Death came quickly for me, and quite often as it’s one-hit kills. When running for your life, the faster her heart beat, the slower she’ll run. This gives you just a few brief moments to figure out how not to die. The blood-red death screen stained my Vita so many times without me ever seeing what hit me. I take responsibility for most of my deaths, literally slapping my forehead when I figured out the key to avoiding a certain enemy, though I can honestly say a few came about due to touchy controls. Many of the objects in the game, either things you pick up or covers you hide behind, have a small area of activation where pressing the correct button will perform the necessary task. I know of a few instances where I died multiple times because I advanced too many pixels past an object I needed to hide behind.
When I did successfully cower behind a rose bush or sign, the camera would zoom in on the little girl as pulsing red lights representing the creatures chasing me would slowly move away. It’s a beautiful choice in art direction, one of the many found here that makes Yomawari one of the best-looking games I’ve played this year. There are no graphical boundaries being pushed, but the magnificent hand-drawn art and inspired enemy design combine to provide an experience that absolutely creeped me out.
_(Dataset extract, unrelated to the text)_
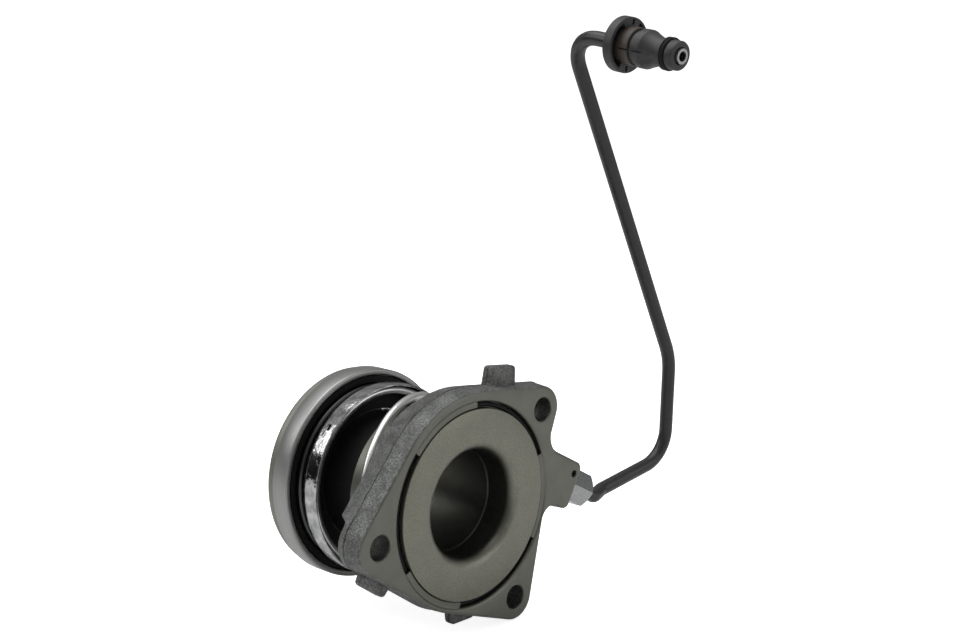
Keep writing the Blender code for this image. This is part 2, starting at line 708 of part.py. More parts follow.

Though it arguably became less scary as I neared the end of night, I’ll admit there were moments in this game that truly spooked me. There are jump scares, but not so many where they start to lose their effect. Instead, it was the general feel of the game that kept my arms covered in goosebumps. Eyeballs suddenly appearing on the ground, a ball bouncing by itself in a playground, the sudden passing of a speeding train – there was an overall sense of dread throughout each chapter.
I never knew what I was going to see. Sometimes the creature around the corner wasn’t scary, like when I came across a flaming headless horse that elicited an audible “What the fuck was that?” out of me. Other times I would be walking down a darkened side street only to see a massive monster waiting at the end of it, kicking in my fight-or-flight response.
I mentioned the two-and-a-half-hour play time above and I just want to touch on that. I didn’t rush through this game, I just naturally ended up finding my way to the end of most chapters in very little time. I could easily see myself doubling or tripling my play time by going through and thoroughly exploring as much of the town as possible in each chapter because I know I ended the game with many puzzles left unsolved. Had more of these puzzles been mandatory for finishing each chapter, this wouldn’t have been an issue.
I still get chills thinking about my time with Yomawari: Night Alone. Whether it’s a particularly scary moment that pops into my head or one of the many weird visuals that I just can’t get out of my mind, this is a game that’s going to stick with me for a while. I just wish there was more of it for me to remember.
[This review is based on a retail build of the game provided by the publisher.]